On page 108 comes the revelation:
"At one point I was assigned to take Federal Agents around the site to search for the black boxes from the planes. We were getting ready to go out. My ATV was parked at the top of the stairs at the Brooks Brothers entrance area. We loaded up about a million dollars worth of equipment and strapped it into the ATV. When we got into the ATV to take off, the agent accidentally pushed me forward. The ATV was already in reverse, and my foot went down on the gas pedal. We went down the stairs in reverse. Fortunately, everything was okay. There were a total of four black boxes. We found three."
DeMasi's statement is flatly contradicted by the Kean Commission's supposedly exhaustive findings.
The only statement on the status of the Ground Zero black boxes in the 9/11 Commission Report is buried in footnote 76 to Chapter 1, but it is definitive: "The CVRs and FDRs from American 11 and United 175 were not found..." As if to leave no doubt about what is meant - that not even a trace of the total of four cockpit voice recorders and flight data recorders from the two aircraft remained - the same sentence adds: "...and the CVR from American Flight 77 was badly burned and not recoverable."
DeMasi did not return phone messages and has not spoken out beyond his comments in "Behind-the-Scenes." He is obviously not seeking attention - why else drop his bombshell in this off-hand way, in a passage that almost no one has noticed? Given his commitment to the recovery effort at Ground Zero and the detail he provides, his account has an immediate, prima facie credibility.
The collapses of the Twin Towers on 9/11 were devastating, but black boxes almost always withstand explosions, high-speed crashes into mountainsides, even missile strikes; they have been retrieved from the bottom of the ocean floor and in cases where planes were almost completely destroyed (as in the case of Flight 93 at Shanksville).

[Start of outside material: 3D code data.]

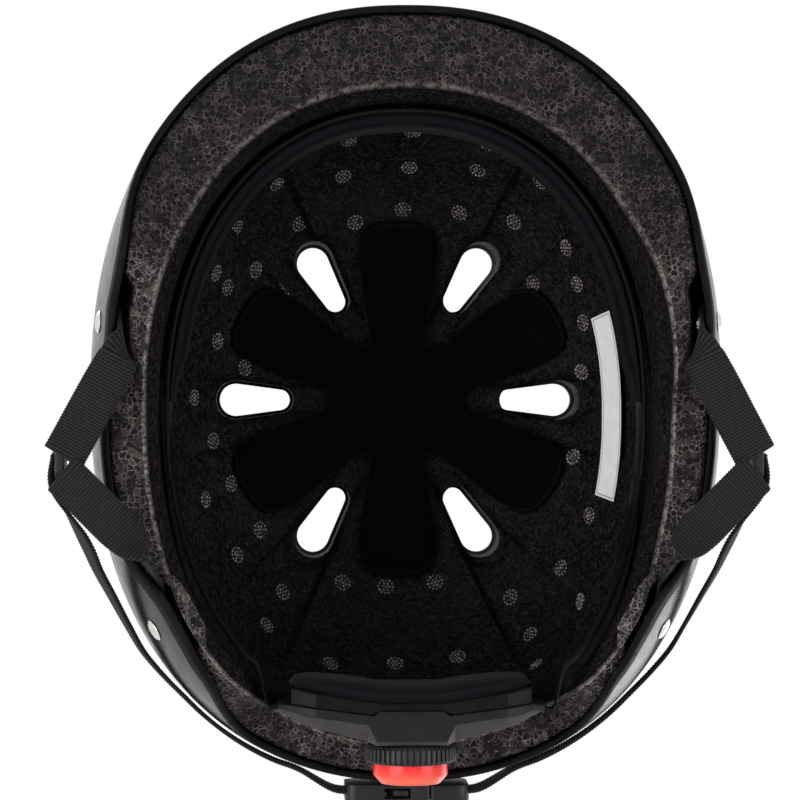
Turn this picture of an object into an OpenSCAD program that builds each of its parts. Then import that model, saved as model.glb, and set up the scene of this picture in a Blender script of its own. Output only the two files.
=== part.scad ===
// Scooter helmet: hard shell, foam liner, fit system with a lit rear dial, webbing and buckle.
// Crown up, brow towards -Y, standing on the low tabs of its rim at z = 0. Millimetres.

/* [Shell] */
// Width of the shell at its widest
shell_w = 225; // [215:1:235]
// Length of the shell from brow to back
shell_l = 274; // [264:1:286]
// Height from the low tabs of the rim to the crown
shell_h = 160; // [156:1:166]
// Thickness of the hard shell
shell_t = 2.6; // [2.2:0.1:3]
// Height at which the shell is widest
bulge_z = 58; // [54:1:62]
// Height of the rim over the brow
brow_z = 26; // [22:1:29]
// Height of the rim over the ears
ear_z = 20; // [16:1:24]
// Height of the rim over the dial at the back
back_z = 36; // [35:1:38]

/* [Liner] */
// Width of the head space
cav_w = 176; // [170:1:180]
// Length of the head space
cav_l = 223; // [219:1:225]
// Height of the liner's inner crown
cav_h = 130; // [126:1:134]
// How far the middle of the head space lies behind the middle of the shell
cav_y = 7.2; // [6:0.2:8]
// How far the foam stops above the shell's lip
recess = 1.5; // [1:0.1:2]
// Depth of the air channels behind the vents
channel_d = 3; // [2:0.5:4]

/* [Vents] */
// Distance of each vent's middle from the crown
vent_r = 54; // [52:0.5:56]
// Length of each vent along its radius
vent_l = 27; // [24:0.5:29]
// Width of each vent at its outer end
vent_out = 12.4; // [11:0.2:13]
// Width of each vent at its inner end
vent_in = 8; // [7:0.2:9]
// Angle of the side vents from those at the front and back
vent_a = 59; // [58:0.5:60]

/* [Pads] */
// Reach of the crown pad's petals from the middle
petal_r = 67; // [62:1:70]
// Width of a petal near its end
petal_w = 31; // [28:0.5:32]
// Width of a petal at its root
petal_root = 20; // [18:0.5:21]
// Thickness of the crown pad
pad_t = 7; // [5:0.5:8]
// Thickness of the brow pad
brow_pad_t = 5; // [4:0.5:6]
// Thickness of the nape pad
nape_t = 5; // [4:0.5:6]
// Diameter of the hook dots that hold the crown pad
dot_d = 14; // [12:1:15]
// Thickness of the hook dots
dot_t = 0.6; // [0.5:0.1:0.8]

/* [Headband] */
// Thickness of the headband ring
band_t = 1.6; // [1.4:0.1:1.8]
// Width of the ring round the brow
band_w = 22; // [20:1:24]
// Height of the ring's lower edge
band_z = 45; // [43:1:47]
// Width of the side bands that run back to the cradle
side_w = 12; // [11:0.5:12.5]
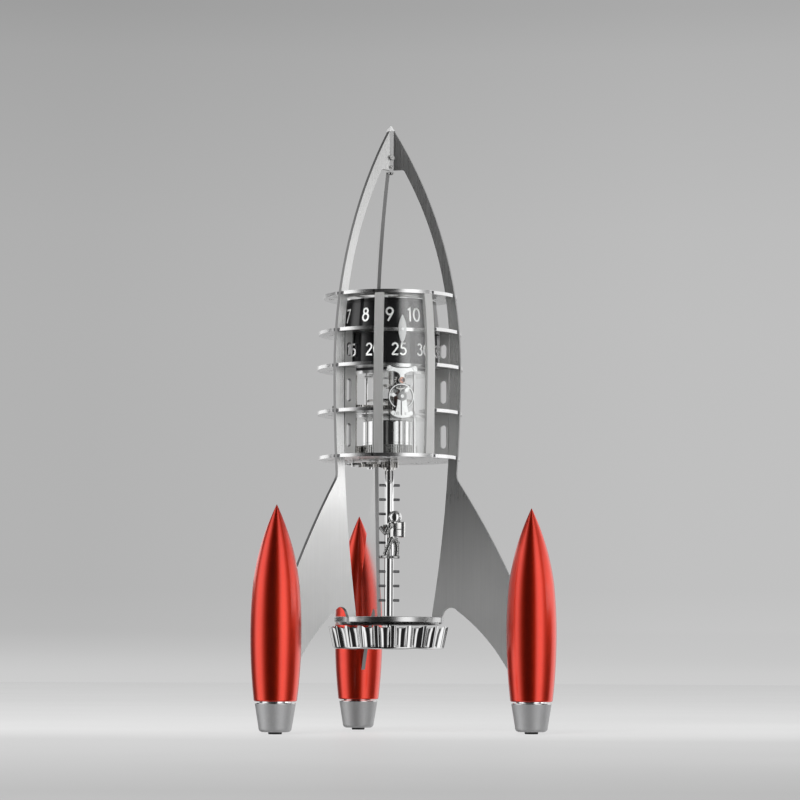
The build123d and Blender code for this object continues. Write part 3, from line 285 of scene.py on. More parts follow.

Consider this CBS News story from February 2002:
The effort to better understand the events of the day isnít being made easier by the fact that the voice and data recorders aboard the two hijacked jetliners that hit the twin towers haven't been recovered. The four devices - and all the clues they would hold - have failed to turn up in the 1.25 million tons of steel, concrete and other material taken from ground zero.
"It's extremely rare that we don't get the recorders back. I can't recall another domestic case in which we did not recover the recorders," said Ted Lopatkiewicz, spokesman for the National Transportation Safety Board.
The sense of surprise conveyed by an NTSB spokesperson makes clear that the government's claim, that the devices where not recovered, is the one which needs further explanation, and which deserves scrutiny.
Amid the enormous detail of loss, sorrow and recovery conveyed in "Behind-the-Scenes: Ground Zero," a New York City firefighter reveals that at least three of the four black boxes from Flights 11 and 175 were located by "Federal Agents" at the World Trade Center site, during the clean-up efforts from September 2001 to March 2002.
At the time of the disaster, Nicholas DeMasi was a firefighter at Engine Company 261 in Queens. (The firehouse was shut down in 2003, after a century of operation.)
In the weeks that followed 9/11, he formed an all-terrain vehicle crew (ATV Unit) at Ground Zero. In "Behind-the-Scenes," he describes his experience as follows: "If you needed anything, go ask the ATV Guy, they're the gopher guys."